Bischof Stephan fragt bzgl. der Geschichte vom Baum der Erkenntnis:
"Ich persönlich frage mich immer wieder, warum Gott nicht wollte,
dass Adam und Eva vom Baum der Erkenntnis essen (Gen 2,17). Ist nicht die Fä-
higkeit, gut und böse zu unterscheiden, die Eigenschaft des Menschen, die über-
haupt erst ein verantwortungsvolles und friedliches Zusammenleben möglich
macht? Wenn ich nicht weiß, was gut und was böse ist, wie kann ich dann das
Gute tun? Anders gesagt: Wenn ich nicht weiß, was richtig und was falsch ist, wie
kann ich dann richtig handeln?" Und: "Warum also wollte Gott dem Menschen diese Fähigkeit vorenthalten?"
Wirklich ein inetressanter Ansatz, aber er ist für mich nicht so schlüssig. Denn dann hätte Gott das Böse erschaffen.

Ich interpretiere diese Geschichte anders:
Zum unbeschwerten, schönen Paradiesleben gehört es, sich an Rgeln zu halten, genau, wie in jeder Gemeinschaft, Gruppierung. Gott gibt diese Regel als Bedingung, Garantie dafür aus. Das zeigt ja auch unsere Erfahrung, dass es sich angenehm in einer Gruppe lebt, wenn alle die Regeln einhalten. Wer jedoch in einer Gemeinschaft gegen die Regeln verstößt, zerstört die Harmonie, das gute Zusammenleben, auch das hat jede und jeder schon erlebt.
Diese Regel, nicht vom Baum der Erkenntnis zu essen, zu befolgen oder dagegen zu verstoßen, steht den beiden Menschen frei, sie haben einen freien Willen bekommen und sollen oder können entscheiden.
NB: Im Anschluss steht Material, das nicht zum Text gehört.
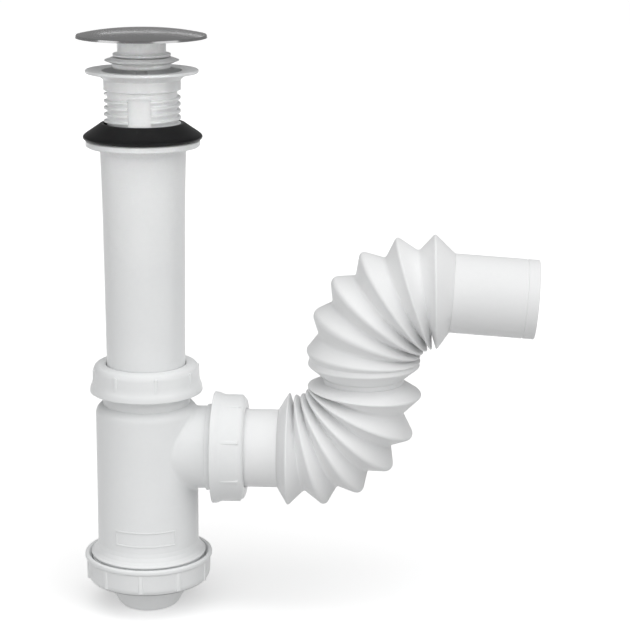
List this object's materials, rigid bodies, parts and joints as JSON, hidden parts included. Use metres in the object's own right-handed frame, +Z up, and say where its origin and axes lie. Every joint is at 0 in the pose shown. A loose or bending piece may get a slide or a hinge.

Erst, wenn sie vom Baum essen, also die Regel brechen und sich gegen Gott entscheiden, erkennen oder kennen sie das Böse. Gott enthält ihnen das Böse oder die Fähigkeit, diese zu erkennen, nicht vor, warum sollte er auch, der das Gute erschaffen hat.
Mir gefällt diese Interpretation besser, denn sie gibt eine gewisse Erklärung für das Böse in der Welt: Der Mensch wählt es in seiner Freiheit, er bewirkt es selber, ist dafür verantwortlich, nicht Gott. Zahlreiche besispiele aus der Geschichte und aktuell belegen dies. Sie verlieren die paradiesischen Zustände.